Stepan was a much more cheerful drinking companion than Artur in the struggling town of Togh. He radiated youthful optimism and at 26 had seen a bit of the world. He had been on a leadership course in France and combined an international perspective with a deep attachment to his country. He expounded on the rule of Vachagan, who in the late fifth century and early sixth century AD built many churches, bridges and roads in Karabakh.

“Karabakh people say Karabakh is the centre of Armenia,” said Stepan, whose flow was interrupted by one of the women walking in with a trayful of bread. He excused himself, since he had to pitch in and help. Before turning up at the Red Cross office, he does bread deliveries.
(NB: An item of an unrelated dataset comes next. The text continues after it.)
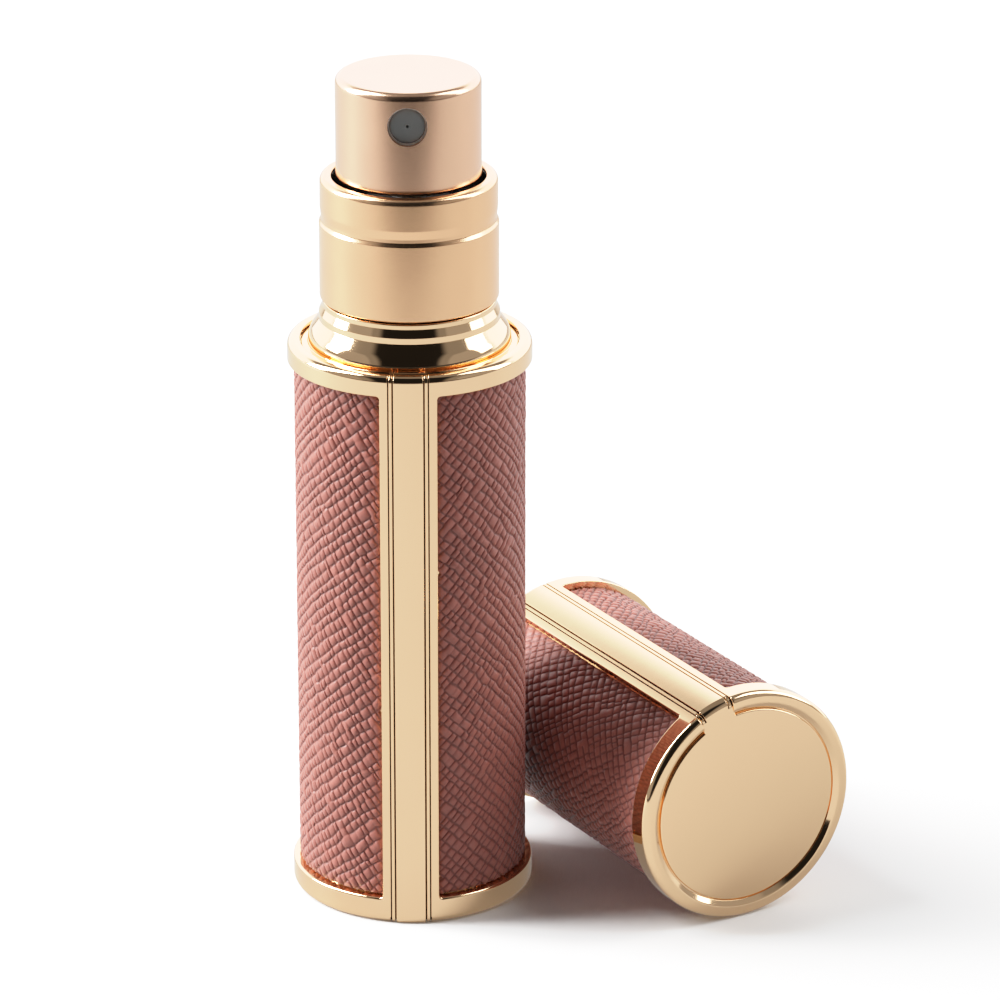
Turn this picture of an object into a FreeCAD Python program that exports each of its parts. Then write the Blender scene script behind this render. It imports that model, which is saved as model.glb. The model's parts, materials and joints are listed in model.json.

Day nine, the toughest day of the trail but very lovely. Some of the time there was no path. With GPS in hand, we bushwhacked through pristine Karabakh forests, home to wolf, bear, lynx and jackal. Particularly challenging was a section around a spectacular natural rock called Kachaghakaberd, Fortress of the magpies. Here local people took sanctuary in the 8th century from Arab invaders. This is a remote spot, with difficult terrain of sudden drops and thick bramble bushes. Without a GPS or local knowledge, heaven help you.

Day 10 and our journey’s end. We arrived in the quirky mountain resort of Vank, which has its own little zoo, and checked into a hotel shaped like a ship. After a visit to the 13th century monastery of Gandzasar, considered one of the masterpieces of Armenian architecture, we celebrated at a tiny timber-built restaurant by the roadside, with views over the wooded mountainsides.

We declined pig’s head, but to the sound of a lion roaring we ate tasty vegetarian fare including Zhingalov khats, the Karabakh speciality of flatbread with a variety of herbs. We washed it down with local white wine.

We walked about 145 km in total and never saw a single hiker on the trail, just the occasional man with donkey or horse. I found a lot to like about Karabakh. Tom’s verdict? “I have to say, the hike has been a highlight of the year.”